As You Were. Old-fashioned women’s 1950’s-esque undergarments crafted out of latex hang solitary from minimal, bare wooden frames, lost in their size. Animated robotic, too-perfect looking, too perfectly shaped barbie women dressed in latex army uniform walk a steady and constant pace through the virtual desert in time with the too-quiet beat of the unremarkable accompanying soundtrack.
Once more, making visible the mechanisms, construction and functionality of artworks and installations – wood and metal bared, frames, nuts, bolts and screws, everything on show. Making visible is the aesthetic in and of itself. A trend and recurring theme.
Also visible through our jaunts around art in the city and outside it, is the recurrence of female artists creating sensory work and reclaiming fabric, costuming, soft sculptures, furnishings, stuffing, tactile, flesh-like, costumes for performance, props. Playful, vibrant. Alive. Art you can touch, feel, play with – a fuck you to the austere art world white cube. Don’t touch me i’m precious. Touch me i’m real. I’m here.
En route back now to our base camp, full to bursting with art, with thoughts with ideas, we make one more stop and find ourselves in a small long-abandoned graveyard, where we sit on beautifully printed beanbags of witches, hags, wickermen and occult symbols for far too long weary after three days exploring, discovering the nooks and crannies of this authentically urban city that feels very real.
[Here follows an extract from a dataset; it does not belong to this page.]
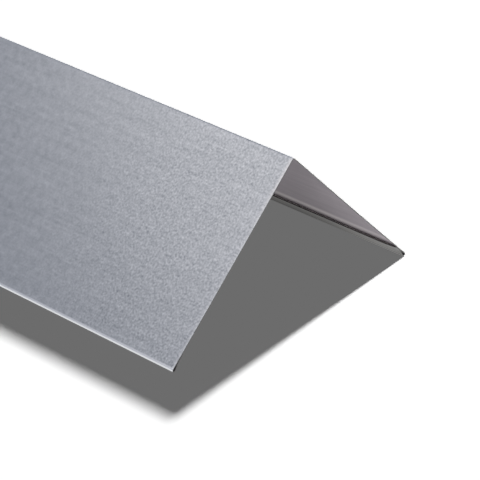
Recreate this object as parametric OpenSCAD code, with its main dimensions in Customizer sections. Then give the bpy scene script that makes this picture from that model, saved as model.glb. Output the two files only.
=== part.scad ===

My entrancement with the tiles visible on the streets continues as we walk, seeking them out at the entrances of shop and apartment buildings. I fall in love with a border line of emerald green, art deco ones at the door next to ours and wish I had the pleasure of seeing them every day on my way in, and on my way out. I imprint them to memory like a photograph as a keep sake and as a memory of the fading industrial decay of the wider city centre boundaries, the vast open spaces, the long roads, the ‘anything goes’ attitude that i perceive it to have, this city that appears so open minded to creativity. Artists truly inhabiting the city for this momentary aeon.
**The accuracy of this text has faded with memory much like my beloved tiles.